* Set task: Search the data for the string "picks" and extract every line where it appears.

═════ Task input

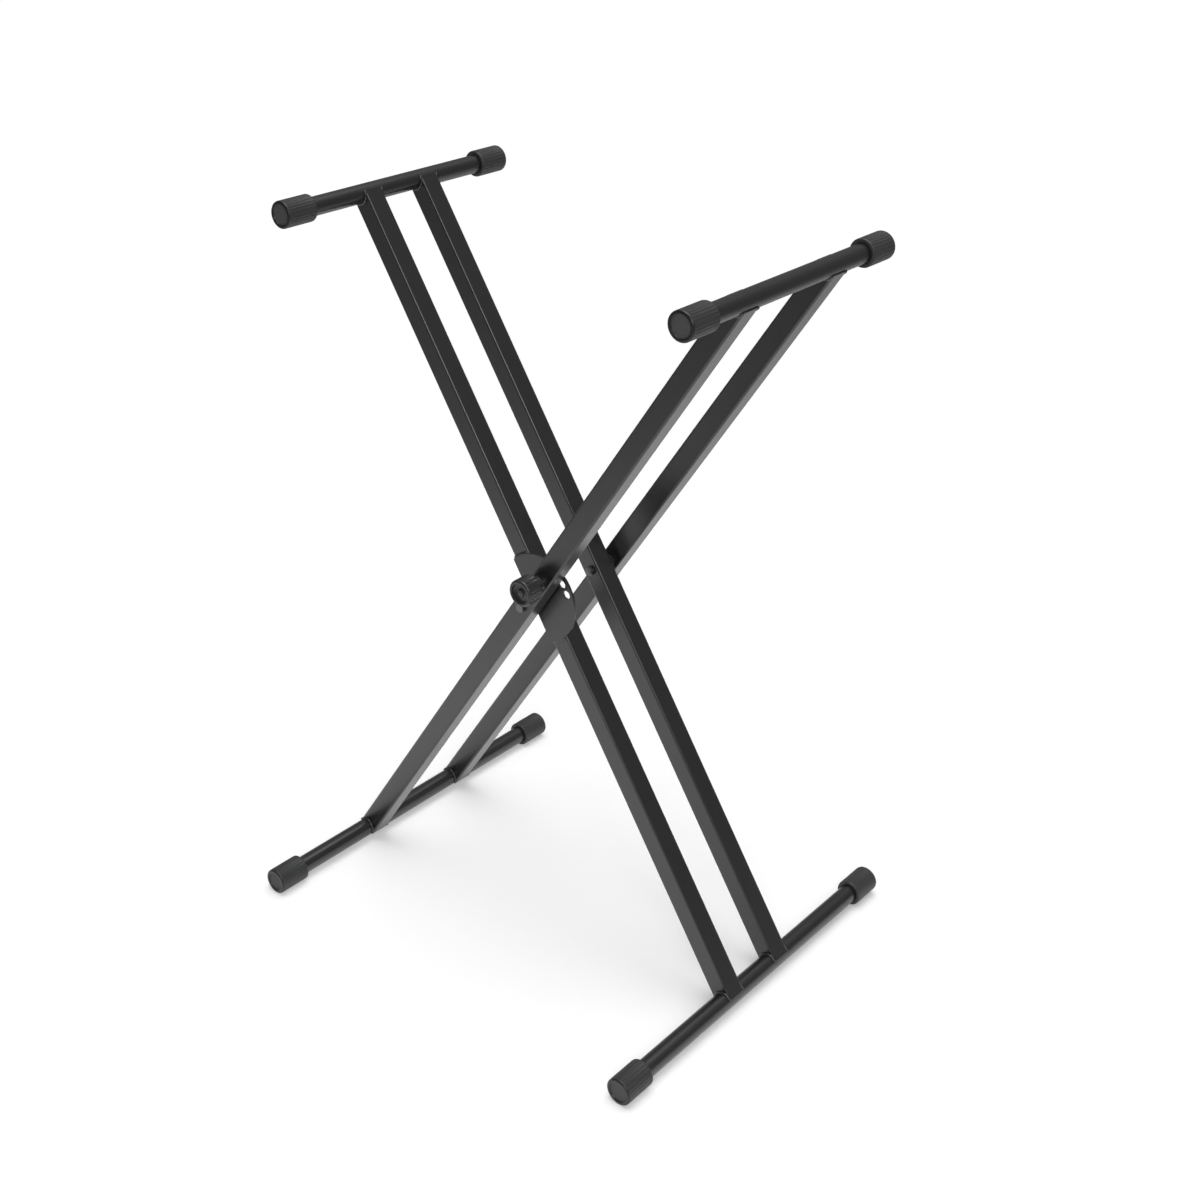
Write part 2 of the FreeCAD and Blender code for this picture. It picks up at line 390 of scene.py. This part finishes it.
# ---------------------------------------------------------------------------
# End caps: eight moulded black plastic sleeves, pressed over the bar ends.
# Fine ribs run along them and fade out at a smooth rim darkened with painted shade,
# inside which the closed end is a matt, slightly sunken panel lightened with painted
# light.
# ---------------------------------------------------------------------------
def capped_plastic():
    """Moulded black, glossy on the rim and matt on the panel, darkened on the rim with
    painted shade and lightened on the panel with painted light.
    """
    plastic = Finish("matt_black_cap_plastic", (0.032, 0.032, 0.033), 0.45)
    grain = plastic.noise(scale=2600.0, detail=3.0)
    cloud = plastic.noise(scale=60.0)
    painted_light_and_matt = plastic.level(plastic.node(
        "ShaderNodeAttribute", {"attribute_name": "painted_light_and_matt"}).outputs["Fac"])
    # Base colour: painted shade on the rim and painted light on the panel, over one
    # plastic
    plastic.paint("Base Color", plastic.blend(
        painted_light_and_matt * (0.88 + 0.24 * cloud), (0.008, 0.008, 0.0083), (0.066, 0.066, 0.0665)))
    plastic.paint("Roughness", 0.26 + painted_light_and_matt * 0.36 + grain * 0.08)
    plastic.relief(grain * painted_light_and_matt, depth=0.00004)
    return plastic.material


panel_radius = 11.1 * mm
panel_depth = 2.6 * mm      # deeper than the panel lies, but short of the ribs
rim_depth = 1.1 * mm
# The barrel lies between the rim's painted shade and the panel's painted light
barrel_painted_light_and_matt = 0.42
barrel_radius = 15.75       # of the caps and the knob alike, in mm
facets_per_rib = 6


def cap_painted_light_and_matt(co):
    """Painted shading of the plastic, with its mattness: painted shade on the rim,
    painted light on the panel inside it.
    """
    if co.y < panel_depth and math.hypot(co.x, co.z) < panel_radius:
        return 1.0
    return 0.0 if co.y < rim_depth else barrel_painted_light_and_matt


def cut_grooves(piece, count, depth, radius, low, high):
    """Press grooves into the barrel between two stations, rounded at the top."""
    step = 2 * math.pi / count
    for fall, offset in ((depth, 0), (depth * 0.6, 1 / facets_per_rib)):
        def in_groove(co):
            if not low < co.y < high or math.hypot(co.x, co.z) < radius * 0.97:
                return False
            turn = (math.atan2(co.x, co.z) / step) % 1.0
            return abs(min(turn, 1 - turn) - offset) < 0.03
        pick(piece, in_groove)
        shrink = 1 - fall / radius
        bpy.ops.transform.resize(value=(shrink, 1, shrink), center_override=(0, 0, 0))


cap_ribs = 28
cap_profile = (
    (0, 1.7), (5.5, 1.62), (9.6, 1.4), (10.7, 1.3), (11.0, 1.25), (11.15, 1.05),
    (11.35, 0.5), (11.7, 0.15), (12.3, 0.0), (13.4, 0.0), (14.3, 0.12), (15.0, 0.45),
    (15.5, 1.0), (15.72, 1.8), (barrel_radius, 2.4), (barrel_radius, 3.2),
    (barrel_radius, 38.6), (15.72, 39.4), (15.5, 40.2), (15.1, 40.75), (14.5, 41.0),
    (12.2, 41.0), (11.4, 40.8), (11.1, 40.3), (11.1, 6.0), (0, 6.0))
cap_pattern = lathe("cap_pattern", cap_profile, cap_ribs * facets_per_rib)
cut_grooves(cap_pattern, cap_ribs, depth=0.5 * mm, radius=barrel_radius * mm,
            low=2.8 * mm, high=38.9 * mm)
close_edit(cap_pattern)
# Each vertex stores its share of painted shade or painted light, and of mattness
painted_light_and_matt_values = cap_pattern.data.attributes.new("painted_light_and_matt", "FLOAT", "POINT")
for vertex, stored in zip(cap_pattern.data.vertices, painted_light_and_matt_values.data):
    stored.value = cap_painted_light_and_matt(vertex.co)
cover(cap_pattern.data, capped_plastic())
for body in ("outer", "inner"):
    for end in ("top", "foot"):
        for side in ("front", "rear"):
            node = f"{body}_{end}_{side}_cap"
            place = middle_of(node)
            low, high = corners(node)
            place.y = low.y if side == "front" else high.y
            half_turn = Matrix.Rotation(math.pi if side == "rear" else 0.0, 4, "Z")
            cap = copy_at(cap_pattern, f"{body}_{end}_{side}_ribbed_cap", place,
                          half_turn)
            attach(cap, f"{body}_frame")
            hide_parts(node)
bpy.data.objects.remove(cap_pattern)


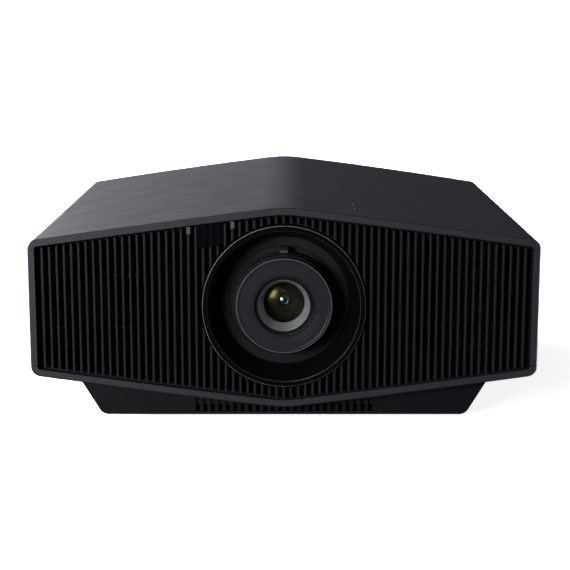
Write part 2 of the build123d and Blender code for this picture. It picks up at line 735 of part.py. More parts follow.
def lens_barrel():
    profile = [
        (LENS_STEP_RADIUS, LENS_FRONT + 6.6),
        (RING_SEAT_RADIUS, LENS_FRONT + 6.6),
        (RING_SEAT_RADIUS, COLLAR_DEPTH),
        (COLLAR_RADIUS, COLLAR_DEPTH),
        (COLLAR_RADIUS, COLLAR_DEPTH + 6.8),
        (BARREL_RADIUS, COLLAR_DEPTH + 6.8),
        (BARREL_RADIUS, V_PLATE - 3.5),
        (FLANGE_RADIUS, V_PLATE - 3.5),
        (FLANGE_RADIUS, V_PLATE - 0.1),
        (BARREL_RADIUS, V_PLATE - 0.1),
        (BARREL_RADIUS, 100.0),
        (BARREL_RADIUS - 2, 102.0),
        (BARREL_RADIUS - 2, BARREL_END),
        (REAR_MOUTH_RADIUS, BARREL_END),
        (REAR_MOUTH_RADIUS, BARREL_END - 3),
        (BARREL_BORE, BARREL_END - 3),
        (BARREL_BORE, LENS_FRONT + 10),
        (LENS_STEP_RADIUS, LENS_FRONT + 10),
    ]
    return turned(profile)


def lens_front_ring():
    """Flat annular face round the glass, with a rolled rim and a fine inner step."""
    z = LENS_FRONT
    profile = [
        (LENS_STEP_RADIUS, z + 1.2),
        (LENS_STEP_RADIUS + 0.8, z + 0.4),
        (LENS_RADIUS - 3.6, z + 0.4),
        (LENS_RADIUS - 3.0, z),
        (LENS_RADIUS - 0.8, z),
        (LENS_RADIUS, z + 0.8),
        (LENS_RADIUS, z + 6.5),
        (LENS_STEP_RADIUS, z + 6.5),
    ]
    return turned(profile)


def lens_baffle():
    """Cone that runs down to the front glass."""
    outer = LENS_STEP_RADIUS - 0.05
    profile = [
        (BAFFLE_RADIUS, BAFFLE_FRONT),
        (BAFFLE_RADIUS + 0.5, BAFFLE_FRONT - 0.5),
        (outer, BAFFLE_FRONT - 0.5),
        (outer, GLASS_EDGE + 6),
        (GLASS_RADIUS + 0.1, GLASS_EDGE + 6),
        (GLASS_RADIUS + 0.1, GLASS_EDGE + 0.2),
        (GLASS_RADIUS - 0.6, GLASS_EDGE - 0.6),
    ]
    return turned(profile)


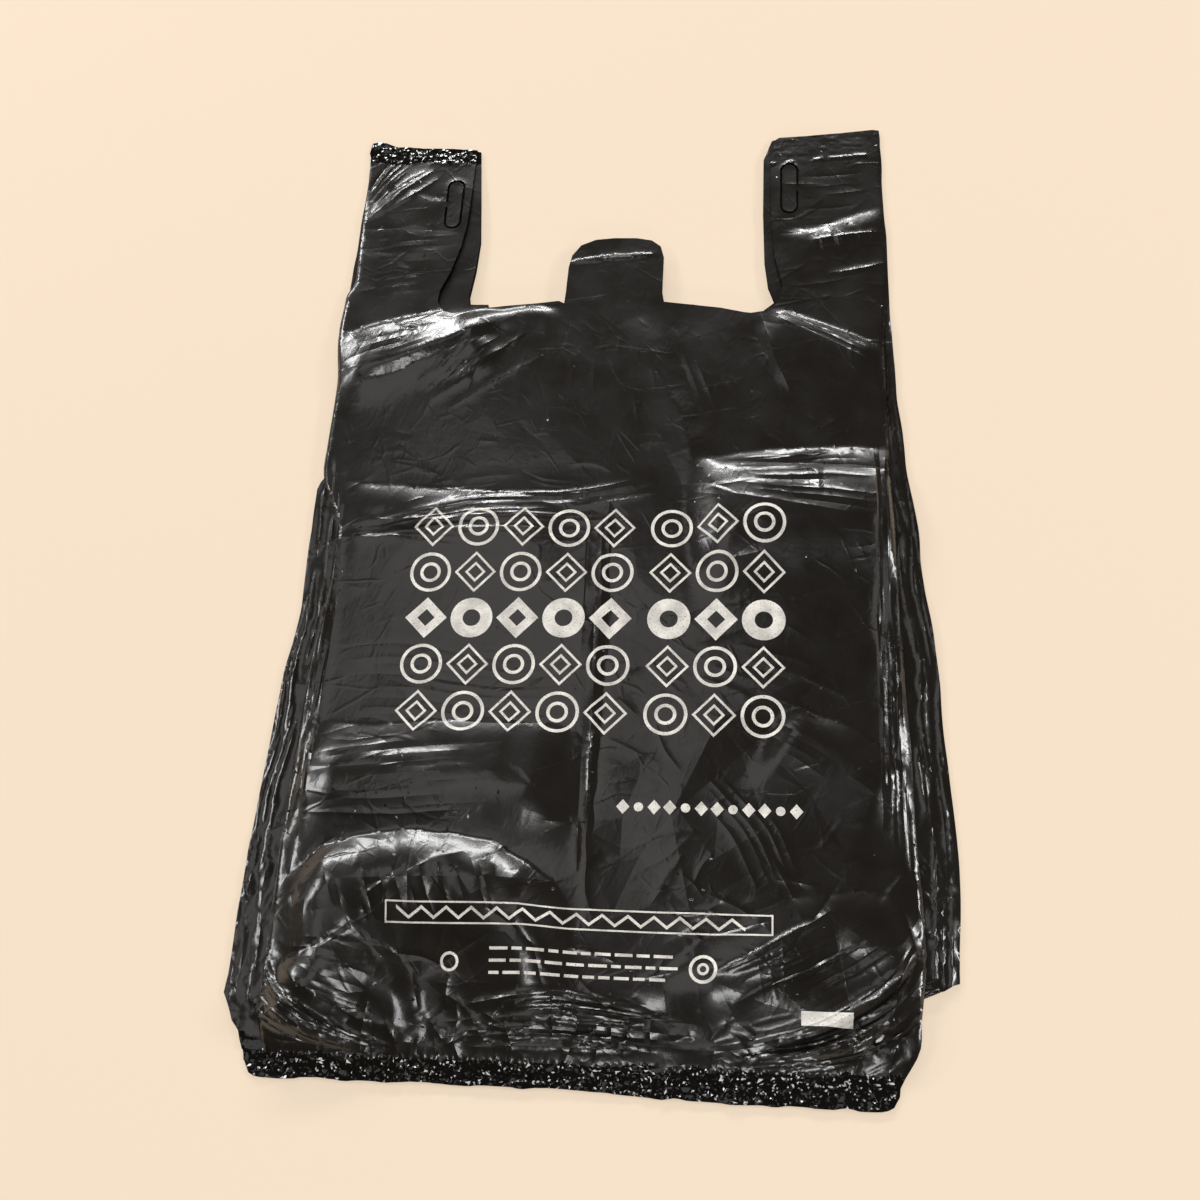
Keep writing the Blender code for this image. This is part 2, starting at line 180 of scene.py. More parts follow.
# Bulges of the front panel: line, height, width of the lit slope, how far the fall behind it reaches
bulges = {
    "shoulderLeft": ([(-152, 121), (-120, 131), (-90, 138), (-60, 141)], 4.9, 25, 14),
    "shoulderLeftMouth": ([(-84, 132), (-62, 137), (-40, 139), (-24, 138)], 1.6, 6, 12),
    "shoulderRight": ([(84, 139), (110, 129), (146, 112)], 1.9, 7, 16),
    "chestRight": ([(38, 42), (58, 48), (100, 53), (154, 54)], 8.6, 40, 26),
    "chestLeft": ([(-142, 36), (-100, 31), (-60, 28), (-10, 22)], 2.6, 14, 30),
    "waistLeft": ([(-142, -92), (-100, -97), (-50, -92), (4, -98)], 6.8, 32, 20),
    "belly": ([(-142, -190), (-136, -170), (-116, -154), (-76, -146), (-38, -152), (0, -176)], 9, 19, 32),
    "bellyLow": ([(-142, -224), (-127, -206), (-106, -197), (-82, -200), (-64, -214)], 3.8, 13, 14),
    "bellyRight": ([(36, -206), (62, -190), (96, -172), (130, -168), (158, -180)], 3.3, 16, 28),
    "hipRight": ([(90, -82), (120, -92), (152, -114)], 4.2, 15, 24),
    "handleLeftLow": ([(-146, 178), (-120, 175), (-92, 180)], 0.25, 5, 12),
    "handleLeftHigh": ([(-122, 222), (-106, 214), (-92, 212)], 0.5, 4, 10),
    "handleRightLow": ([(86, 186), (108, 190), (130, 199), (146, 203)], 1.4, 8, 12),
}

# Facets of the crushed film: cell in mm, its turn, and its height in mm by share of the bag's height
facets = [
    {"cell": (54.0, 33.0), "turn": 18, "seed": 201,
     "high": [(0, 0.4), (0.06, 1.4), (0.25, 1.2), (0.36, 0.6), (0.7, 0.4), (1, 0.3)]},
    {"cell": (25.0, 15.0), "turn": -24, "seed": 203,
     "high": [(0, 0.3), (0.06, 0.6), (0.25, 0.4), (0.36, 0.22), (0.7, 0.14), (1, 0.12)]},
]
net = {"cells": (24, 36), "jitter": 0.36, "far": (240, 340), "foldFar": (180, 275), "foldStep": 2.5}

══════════

* Output below:
Write part 2 of the FreeCAD and Blender code for this picture. It picks up at line 390 of scene.py. This part finishes it.
Write part 2 of the build123d and Blender code for this picture. It picks up at line 735 of part.py. More parts follow.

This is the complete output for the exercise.